──────── RAW DATA ────────

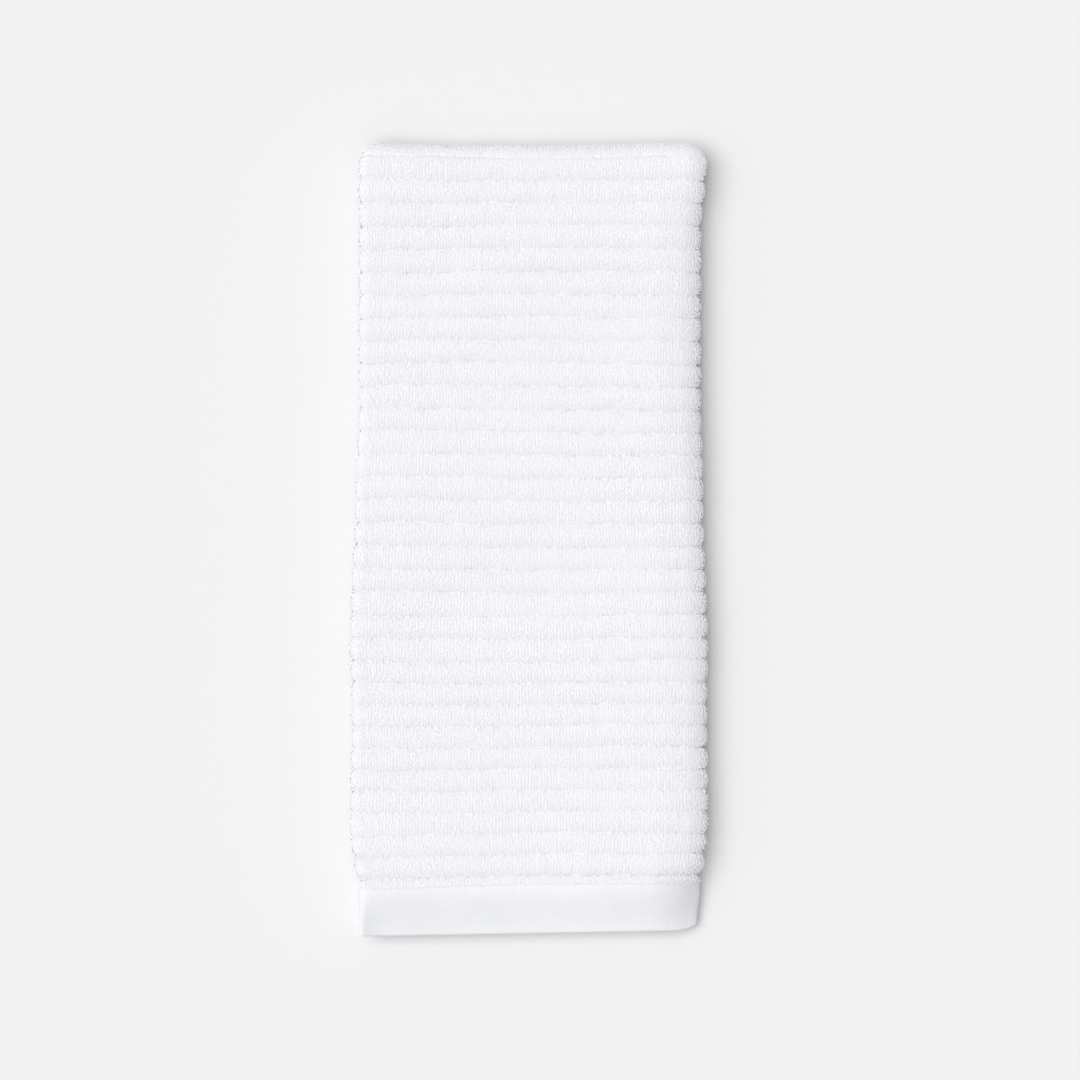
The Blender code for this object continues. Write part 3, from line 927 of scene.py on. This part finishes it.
def cotton_material(name, light, dark, finish):
    """White cotton: fibres everywhere, and a plain weave where the cloth is flat-woven."""
    material = bpy.data.materials.new(name)
    material.use_nodes = True
    tree = material.node_tree
    shader = tree.nodes["Principled BSDF"]
    shader.inputs["Roughness"].default_value = finish.roughness
    shader.inputs["Sheen Weight"].default_value = finish.sheen
    shader.inputs["Sheen Roughness"].default_value = 0.6
    shader.inputs["Specular IOR Level"].default_value = 0.15
    texture = tree.nodes.new("ShaderNodeTexCoord")

    fibres = place_group(tree, "cotton fibres", {})
    tree.links.new(texture.outputs["Object"], fibres.inputs["Vector"])
    tone = place_group(tree, "soft tone", {"Light": (*light, 1), "Dark": (*dark, 1)})
    tree.links.new(texture.outputs["Object"], tone.inputs["Vector"])
    tree.links.new(tone.outputs["Color"], shader.inputs["Base Color"])

    bump = tree.nodes.new("ShaderNodeBump")
    bump.inputs["Strength"].default_value = finish.bump_strength
    bump.inputs["Distance"].default_value = finish.bump_distance
    if finish.threads:
        weave = place_group(tree, "plain weave", {"Threads": finish.threads})
        tree.links.new(texture.outputs["UV"], weave.inputs["Vector"])
        fibre_part = math_node(tree, "MULTIPLY", fibres.outputs["Height"], 0.25)
        height = math_node(tree, "ADD", weave.outputs["Height"], fibre_part)
        tree.links.new(height, bump.inputs["Height"])
        tree.links.new(weave.outputs["Slub"], tone.inputs["Detail Tone"])
    else:
        tree.links.new(fibres.outputs["Height"], bump.inputs["Height"])
        tree.links.new(fibres.outputs["Tone"], tone.inputs["Detail Tone"])
    tree.links.new(bump.outputs["Normal"], shader.inputs["Normal"])
    return material


def towel_material(kind):
    """The towel's materials, made once: pile, ground under the pile and woven band."""
    made = bpy.data.materials.get(kind)
    if made:
        return made
    colours = bpy.context.scene.towel_cloth
    light, dark, finish = {
        "terry pile": (colours.pile_colour, colours.pile_shade, PILE_FINISH),
        "terry ground": (colours.ground_colour, colours.ground_colour, GROUND_FINISH),
        "woven band": (colours.band_colour, colours.band_shade, BAND_FINISH),
    }[kind]
    return cotton_material(kind, tuple(light), tuple(dark), finish)


def colour_setting(name, description, default):
    """A colour that the user can change."""
    return FloatVectorProperty(
        name=name, description=description, default=default, size=3, subtype="COLOR", min=0, max=1)


class TowelClothSettings(PropertyGroup):
    """Sizes and colours of the cloth and its pile."""

    rib_depth: FloatProperty(
        name="Rib Depth", description="How deep the grooves between the ribs are",
        default=1.9 * MM, min=0.0, max=3 * MM, unit="LENGTH")
    pile_height: FloatProperty(
        name="Pile Height", description="How far the loops stand off the ground cloth",
        default=0.7 * MM, min=0.2 * MM, max=1.4 * MM, unit="LENGTH")
    yarn_radius: FloatProperty(
        name="Yarn Radius", description="Half the thickness of the pile yarn",
        default=0.45 * MM, min=0.1 * MM, max=0.6 * MM, unit="LENGTH")
    loop_length: FloatProperty(
        name="Loop Length", description="Distance between the two feet of a loop",
        default=1.15 * MM, min=0.4 * MM, max=3 * MM, unit="LENGTH")
    line_spacing: FloatProperty(
        name="Line Spacing", description="Distance between the warp lines that carry loops",
        default=1.5 * MM, min=0.8 * MM, max=4 * MM, unit="LENGTH")
    loop_spacing: FloatProperty(
        name="Loop Spacing", description="Distance from loop to loop down a warp line",
        default=1.1 * MM, min=0.6 * MM, max=4 * MM, unit="LENGTH")
    underside_spacing: FloatProperty(
        name="Underside Spacing", description="How much wider the loops are set under the towel",
        default=1.4, min=1.0, max=3.0)
    pile_seed: IntProperty(
        name="Pile Seed", description="Start of the pile's random draws", default=21, min=0)
    pile_colour: colour_setting(
        "Pile Colour", "Light colour of the pile yarn", (0.884, 0.876, 0.912))
    pile_shade: colour_setting(
        "Pile Shade", "Dark colour of the pile yarn", (0.856, 0.848, 0.884))
    ground_colour: colour_setting(
        "Ground Colour", "Colour of the ground cloth between the loops", (0.868, 0.861, 0.897))
    band_colour: colour_setting(
        "Band Colour", "Light colour of the woven bands", (0.915, 0.922, 0.958))
    band_shade: colour_setting(
        "Band Shade", "Dark colour of the woven bands", (0.845, 0.852, 0.888))


class TowelStageSettings(PropertyGroup):
    """Floor, lights and camera."""

    floor_colour: colour_setting(
        "Floor Colour", "Colour of the plain floor", (0.84, 0.84, 0.84))
    key_strength: FloatProperty(
        name="Key Strength", description="Strength of the soft light from the left",
        default=1.90, min=0.0, max=20.0)
    key_width: FloatProperty(
        name="Key Width", description="Angle over which the soft light spreads",
        default=math.radians(58), min=0.0, max=math.pi, subtype="ANGLE")
    key_tilt: FloatProperty(
        name="Key Tilt", description="How far the soft light stands to the left of straight above",
        default=math.radians(20), min=0.0, max=math.pi / 2, subtype="ANGLE")
    key_lead: FloatProperty(
        name="Key Lead", description="How far the soft light stands towards the cross fold",
        default=math.radians(5), min=0.0, max=math.pi / 2, subtype="ANGLE")
    overhead_strength: FloatProperty(
        name="Overhead Strength", description="Strength of the light straight above the towel",
        default=0.20, min=0.0, max=20.0)
    room_strength: FloatProperty(
        name="Room Strength", description="Strength of the broad pale light around the others",
        default=0.505, min=0.0, max=20.0)
    camera_height: FloatProperty(
        name="Camera Height", description="Height of the camera above the floor",
        default=2.6, min=0.5, max=10.0, unit="LENGTH")
    view_width: FloatProperty(
        name="View Width", description="Width that the camera takes in at the towel",
        default=0.5184, min=0.1, max=3.0, unit="LENGTH")


def add_pile(name, stretches, wider, seeds):
    """The loops of one face, in a joined mesh for each stretch along the towel."""
    settings = bpy.context.scene.towel_cloth
    seat = seat_of_towel()
    line, step = settings.line_spacing / MM * wider, settings.loop_spacing / MM * wider
    for number, stretch in enumerate(zip(stretches, stretches[1:]), 1):
        seed = settings.pile_seed + seeds.grid + number
        across, along = loop_grid(PILE_RANGE, stretch, line, step, seed)
        seed = settings.pile_seed + seeds.loops + seeds.loop_step * number
        pile = pile_loops(f"{name}_{number}", across, along, settings, seat, seed)
        finish_piece(pile, towel_material("terry pile"))


class TOWEL_OT_add_cloth(Operator):
    """Add the folded sheet with its terry ground, woven bands, hems and selvedges"""

    bl_idname = "towel.add_cloth"
    bl_label = "Cloth"

    def execute(self, context):
        settings = context.scene.towel_cloth
        cloth = build_cloth(settings, seat_of_towel())
        finish_piece(cloth, towel_material("terry ground"), towel_material("woven band"))
        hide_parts(NODE)
        return {"FINISHED"}


class TOWEL_OT_add_upper_pile(Operator):
    """Add the pile loops of the upper face, its side folds and the cross fold"""

    bl_idname = "towel.add_upper_pile"
    bl_label = "Upper Pile"

    def execute(self, context):
        stretches = np.linspace(-2 * QUARTER_TURN, UPPER_TERRY_END, 5)
        add_pile("pile_upper", stretches, 1.0, UPPER_SEEDS)
        return {"FINISHED"}


class TOWEL_OT_add_lower_pile(Operator):
    """Add the pile loops of the lower face and its side folds, pressed by the floor"""

    bl_idname = "towel.add_lower_pile"
    bl_label = "Lower Pile"

    def execute(self, context):
        stretches = np.linspace(LOWER_TERRY_END, -2 * QUARTER_TURN, 3)
        add_pile("pile_lower", stretches, context.scene.towel_cloth.underside_spacing, LOWER_SEEDS)
        return {"FINISHED"}


class TOWEL_OT_add_stage(Operator):
    """Add the pale floor, the soft light and the camera straight above"""

    bl_idname = "towel.add_stage"
    bl_label = "Stage"

    def execute(self, context):
        settings = context.scene.towel_stage
        add_floor(settings)
        add_lights(settings)
        add_camera(settings)
        context.scene.view_settings.view_transform = "Standard"
        return {"FINISHED"}


def add_floor(settings):
    """A wide plain floor under the towel."""
    half = FLOOR_HALF
    corners = [(-half, -half, 0), (half, -half, 0), (half, half, 0), (-half, half, 0)]
    mesh = bpy.data.meshes.new("floor")
    mesh.from_pydata(corners, [], [(0, 1, 2, 3)])
    floor = bpy.data.objects.new("floor", mesh)
    bpy.context.scene.collection.objects.link(floor)
    material = bpy.data.materials.new("pale floor")
    material.use_nodes = True
    shader = material.node_tree.nodes["Principled BSDF"]
    shader.inputs["Base Color"].default_value = (*settings.floor_colour, 1)
    shader.inputs["Roughness"].default_value = 0.9
    shader.inputs["Specular IOR Level"].default_value = 0.1
    mesh.materials.append(material)


def add_sun(name, strength, width, tilt, lead):
    """A soft distant light, tilted to the left of straight above and led towards +Y."""
    light = bpy.data.lights.new(name, "SUN")
    light.energy = strength
    light.angle = width
    holder = bpy.data.objects.new(name, light)
    holder.rotation_euler = (-lead, -tilt, 0.0)
    holder.location = (-0.5, 0.2, 1.5)
    bpy.context.scene.collection.objects.link(holder)


def add_lights(settings):
    """A soft light from the left, one straight above, and a pale room that is darker on the right."""
    add_sun("soft light", settings.key_strength, settings.key_width,
            settings.key_tilt, settings.key_lead)
    add_sun("overhead light", settings.overhead_strength, OVERHEAD_WIDTH,
            OVERHEAD_TILT, OVERHEAD_LEAD)
    world = bpy.data.worlds.new("pale room")
    world.use_nodes = True
    tree = world.node_tree
    background = tree.nodes["Background"]
    background.inputs["Strength"].default_value = settings.room_strength
    texture = tree.nodes.new("ShaderNodeTexCoord")
    split = tree.nodes.new("ShaderNodeSeparateXYZ")
    ramp = tree.nodes.new("ShaderNodeValToRGB")
    low, high = ramp.color_ramp.elements
    low.position, low.color = 0.0, (ROOM_DARKEST, ROOM_DARKEST, ROOM_DARKEST, 1)
    high.position, high.color = ROOM_FULL_AT, (1.0, 1.0, 1.0, 1)
    tree.links.new(texture.outputs["Generated"], split.inputs[0])
    upwards = math_node(tree, "MULTIPLY", split.outputs["Z"], ROOM_UPWARDS)
    upwards = math_node(tree, "ADD", upwards, ROOM_LEVEL)
    leftwards = math_node(tree, "MULTIPLY", split.outputs["X"], ROOM_LEFTWARDS)
    tree.links.new(math_node(tree, "ADD", upwards, leftwards), ramp.inputs["Fac"])
    tree.links.new(ramp.outputs["Color"], background.inputs["Color"])
    bpy.context.scene.world = world


def add_camera(settings):
    """A long lens looking straight down, with the towel a little left of the middle."""
    middle_x, middle_y = 5.4 * MM, -0.5 * MM
    camera = bpy.data.cameras.new("camera")
    camera.lens = camera.sensor_width * settings.camera_height / settings.view_width
    camera.clip_end = 100.0
    holder = bpy.data.objects.new("camera", camera)
    towel_top = towel_box[1][2]
    holder.location = (middle_x, middle_y, settings.camera_height + towel_top)
    bpy.context.scene.collection.objects.link(holder)
    bpy.context.scene.camera = holder


class TOWEL_PT_panel(Panel):
    """Towel tools in the 3D view's sidebar"""

    bl_idname = "TOWEL_PT_panel"
    bl_label = "Hand Towel"
    bl_space_type = "VIEW_3D"
    bl_region_type = "UI"
    bl_category = "Towel"

    def draw(self, context):
        for operator in OPERATORS:
            self.layout.operator(operator.bl_idname)
        for settings in (context.scene.towel_cloth, context.scene.towel_stage):
            for name in settings.__annotations__:
                self.layout.prop(settings, name)


OPERATORS = (TOWEL_OT_add_stage, TOWEL_OT_add_cloth, TOWEL_OT_add_upper_pile, TOWEL_OT_add_lower_pile)
CLASSES = (TowelClothSettings, TowelStageSettings, *OPERATORS, TOWEL_PT_panel)


def register():
    """Register the classes and put their settings on the scene."""
    for item in CLASSES:
        bpy.utils.register_class(item)
    bpy.types.Scene.towel_cloth = PointerProperty(type=TowelClothSettings)
    bpy.types.Scene.towel_stage = PointerProperty(type=TowelStageSettings)


def unregister():
    """Take the settings and classes away again."""
    del bpy.types.Scene.towel_stage
    del bpy.types.Scene.towel_cloth
    for item in reversed(CLASSES):
        bpy.utils.unregister_class(item)


def main():
    """Make the stage and the towel."""
    register()
    bpy.ops.towel.add_stage()
    bpy.ops.towel.add_cloth()
    bpy.ops.towel.add_upper_pile()
    bpy.ops.towel.add_lower_pile()


if __name__ == "__main__":
    main()
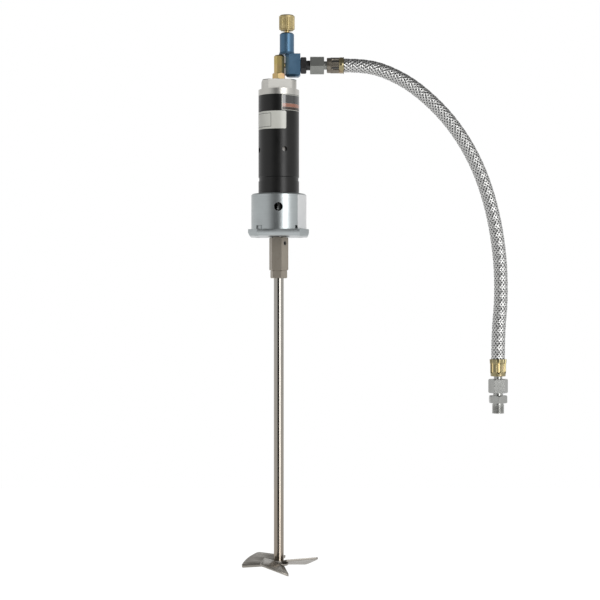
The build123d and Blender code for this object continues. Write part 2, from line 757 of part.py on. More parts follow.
# Hose: straight runs joined by tangent arcs
corner_radii = []
for before, corner, after in zip(hose_route, hose_route[1:], hose_route[2:]):
    run_in = Vector(corner[0] - before[0], corner[1] - before[1])
    run_out = Vector(after[0] - corner[0], after[1] - corner[1])
    turn = math.radians(run_in.get_angle(run_out))
    corner_radii.append(hose_bend_share * min(run_in.length, run_out.length) / math.tan(turn / 2))
print("hose corner radii", [round(radius) for radius in corner_radii])
with BuildPart() as hose:
    with BuildLine(Plane.XZ) as hose_line:
        FilletPolyline(*hose_route, radius=corner_radii)
    with BuildSketch(Plane(origin=(hose_start, 0, inlet_height), z_dir=(1, 0, 0))):
        Circle(hose_radius)
    sweep(path=hose_line.line)
hose_length = sum(edge.length for edge in hose_line.line.edges())
print("hose length", round(hose_length, 1))
swept_volume = math.pi * hose_radius**2 * hose_length
print("hose volume over section times length", round(hose.part.volume / swept_volume, 5))
save(hose.part, "hose")

# Hexagonal coupling on the spindle's lower end, with its grub screw
coupling_blank = hex_bar(coupling_hex, coupling_length, turn=coupling_turn)
spindle_end = coupling_top - spindle_engagement
grub_height = coupling_top - grub_screw_drop
grub_angle = coupling_turn - 30.0
grub_length = coupling_hex / 2 - spindle_radius - grub_screw_recess
with BuildPart() as hex_coupling:
    with Locations((0, 0, coupling_bottom)):
        add(coupling_blank)
    disc(spindle_radius + slip, spindle_end, coupling_top, Mode.SUBTRACT)
    disc(shaft_radius + slip, coupling_bottom, spindle_end, Mode.SUBTRACT)
    with Locations((0, 0, grub_height)):
        with PolarLocations(0, 1, start_angle=grub_angle):
            Cylinder(grub_screw_radius + slip, coupling_hex, rotation=(0, 90, 0),
                     align=ON_BASE, mode=Mode.SUBTRACT)
save(hex_coupling.part, "hex_coupling")

with BuildPart() as grub_screw:
    with Locations((0, 0, grub_height)):
        with PolarLocations(spindle_radius + slip, 1, start_angle=grub_angle):
            Cylinder(grub_screw_radius, grub_length, rotation=(0, 90, 0), align=ON_BASE)
save(grub_screw.part, "grub_screw")

# Jam nut
jam_nut_blank = hex_bar(jam_nut_hex, jam_nut_height, turn=coupling_turn)
with BuildPart() as jam_nut:
    with Locations((0, 0, jam_nut_bottom)):
        add(jam_nut_blank)
    disc(shaft_radius + slip, jam_nut_bottom, coupling_bottom, Mode.SUBTRACT)
save(jam_nut.part, "jam_nut")

# Agitator shaft
with BuildPart() as agitator_shaft:
    disc(shaft_radius, shaft_end, shaft_top)
    chamfer(agitator_shaft.faces().sort_by(Axis.Z)[-1].edges(), edge_break)
save(agitator_shaft.part, "agitator_shaft")


# Propeller: three stamped blades of cambered sheet, pitched about their radial lines
blade_slope = math.radians(blade_pitch)
blade_reach = propeller_radius + through_cut
blade_chord = (0, math.cos(blade_slope), -math.sin(blade_slope))
blade_plane = Plane(origin=(0, 0, propeller_height), x_dir=blade_chord, z_dir=(1, 0, 0))
with BuildPart() as propeller_blade:
    with BuildSketch(blade_plane):
        with BuildLine():
            ThreePointArc((-blade_width, 0), (0, blade_camber), (blade_width, 0))
        trace(line_width=blade_thickness)
    extrude(amount=blade_reach)
    with BuildSketch(Plane.XY.offset(propeller_height - blade_width)) as blade_plan:
        with BuildLine():
            Polyline(
                (0, -blade_trailing_root / 2),
                (blade_notch, -blade_leading_edge),
                (blade_reach, -blade_leading_edge),
                (blade_reach, blade_trailing_tip),
                (0, blade_trailing_root),
                close=True,
            )
        make_face()
        Circle(propeller_radius, mode=Mode.INTERSECT)
        fillet(blade_plan.vertices().group_by(Axis.X)[-2:], blade_corner_radius)
    extrude(amount=2 * blade_width, mode=Mode.INTERSECT)

hub_bottom = propeller_height - blade_thickness / 2
hub_top = propeller_height + blade_thickness / 2
with BuildPart() as propeller:
    disc(hub_radius, hub_bottom, hub_top)
    with PolarLocations(0, blade_count, start_angle=blade_turn):
        add(propeller_blade.part)
    disc(shaft_radius + slip, propeller_height - blade_width, propeller_height + blade_width, Mode.SUBTRACT)
save(propeller.part, "propeller")

# Weld bead between the shaft and the propeller's hub
with BuildPart() as weld_bead:
    with Locations((0, 0, hub_top)):
        Cone(weld_radius, shaft_radius + weld_toe, weld_height, align=ON_BASE)
    disc(shaft_radius + slip, hub_top, hub_top + weld_height, Mode.SUBTRACT)
    add(propeller.part, mode=Mode.SUBTRACT)
save(weld_bead.part, "weld_bead")
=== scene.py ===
import json
import math

import bpy
from mathutils import Matrix, Vector


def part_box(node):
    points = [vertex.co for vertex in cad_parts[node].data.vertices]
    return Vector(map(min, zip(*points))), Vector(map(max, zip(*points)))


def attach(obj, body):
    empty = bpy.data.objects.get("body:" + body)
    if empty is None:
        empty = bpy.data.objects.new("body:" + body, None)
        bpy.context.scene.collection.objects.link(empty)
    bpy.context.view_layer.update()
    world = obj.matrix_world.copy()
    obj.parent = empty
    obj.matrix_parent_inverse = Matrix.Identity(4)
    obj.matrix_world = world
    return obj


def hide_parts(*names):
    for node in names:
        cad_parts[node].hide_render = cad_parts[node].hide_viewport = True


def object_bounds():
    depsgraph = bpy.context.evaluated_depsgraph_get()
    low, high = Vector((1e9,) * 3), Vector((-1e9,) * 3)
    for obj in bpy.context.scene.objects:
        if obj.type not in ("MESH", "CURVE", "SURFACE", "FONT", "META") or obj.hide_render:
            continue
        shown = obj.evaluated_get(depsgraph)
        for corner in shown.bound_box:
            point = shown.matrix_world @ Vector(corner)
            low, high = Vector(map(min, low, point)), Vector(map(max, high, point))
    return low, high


# The looks of a tank agitator: an air motor on a square flange, a throttle valve with a
# braided hose, and a propeller on a long shaft. Sizes are in metres, angles in degrees.
# An angle round an upright axis is counted from -Y, the camera's side, towards +X.

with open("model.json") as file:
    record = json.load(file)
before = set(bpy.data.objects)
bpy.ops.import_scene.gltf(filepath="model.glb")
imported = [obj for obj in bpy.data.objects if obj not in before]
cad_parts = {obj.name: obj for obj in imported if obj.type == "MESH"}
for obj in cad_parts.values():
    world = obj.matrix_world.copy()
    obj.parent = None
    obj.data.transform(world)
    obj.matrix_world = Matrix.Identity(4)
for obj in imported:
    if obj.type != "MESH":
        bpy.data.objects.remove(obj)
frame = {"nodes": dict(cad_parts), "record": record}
nodes = frame["nodes"]
cad_low, cad_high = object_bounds()
MM = 0.001


# ---------------------------------------------------------------- camera and hose

def link(name, data):
    """A new object in the scene."""
    obj = bpy.data.objects.new(name, data)
    bpy.context.scene.collection.objects.link(obj)
    return obj


camera_place = (0.0212, -1.45, -0.0633)
camera_data = bpy.data.cameras.new("camera")
camera_data.lens = 87
camera_data.sensor_width = 36
camera_data.clip_end = 20
camera = link("camera", camera_data)
camera.location = camera_place
camera.rotation_euler = (math.radians(90), 0, 0)
bpy.context.scene.camera = camera

inlet_low, inlet_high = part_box("inlet_ferrule")
outlet_low, outlet_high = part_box("outlet_ferrule")
inlet_height = (inlet_low.z + inlet_high.z) / 2
hose_start = inlet_high.x
outlet_x = (outlet_low.x + outlet_high.x) / 2
outlet_top = outlet_high.z

# The control points of the hose's centreline, as (x, z)
hose_route = [
    (hose_start, inlet_height),
    (0.0847, inlet_height),
    (0.1075, 0.1656),
    (0.1375, 0.1495),
    (0.1720, 0.1165),
    (0.1975, 0.0755),
    (0.2132, 0.0300),
    (0.2213, -0.0180),
    (0.2226, -0.0620),
    (outlet_x, -0.0960),
    (outlet_x, outlet_top),
]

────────

TASK OBJECTIVE: Extract exactly the run of lines beginning at the line with "# Weld bead" and ending at the line with "obj.matrix_world = world", including both ends and nothing beyond them.

REPLY TO THE EXERCISE:
# Weld bead between the shaft and the propeller's hub
with BuildPart() as weld_bead:
    with Locations((0, 0, hub_top)):
        Cone(weld_radius, shaft_radius + weld_toe, weld_height, align=ON_BASE)
    disc(shaft_radius + slip, hub_top, hub_top + weld_height, Mode.SUBTRACT)
    add(propeller.part, mode=Mode.SUBTRACT)
save(weld_bead.part, "weld_bead")
=== scene.py ===
import json
import math

import bpy
from mathutils import Matrix, Vector


def part_box(node):
    points = [vertex.co for vertex in cad_parts[node].data.vertices]
    return Vector(map(min, zip(*points))), Vector(map(max, zip(*points)))


def attach(obj, body):
    empty = bpy.data.objects.get("body:" + body)
    if empty is None:
        empty = bpy.data.objects.new("body:" + body, None)
        bpy.context.scene.collection.objects.link(empty)
    bpy.context.view_layer.update()
    world = obj.matrix_world.copy()
    obj.parent = empty
    obj.matrix_parent_inverse = Matrix.Identity(4)
    obj.matrix_world = world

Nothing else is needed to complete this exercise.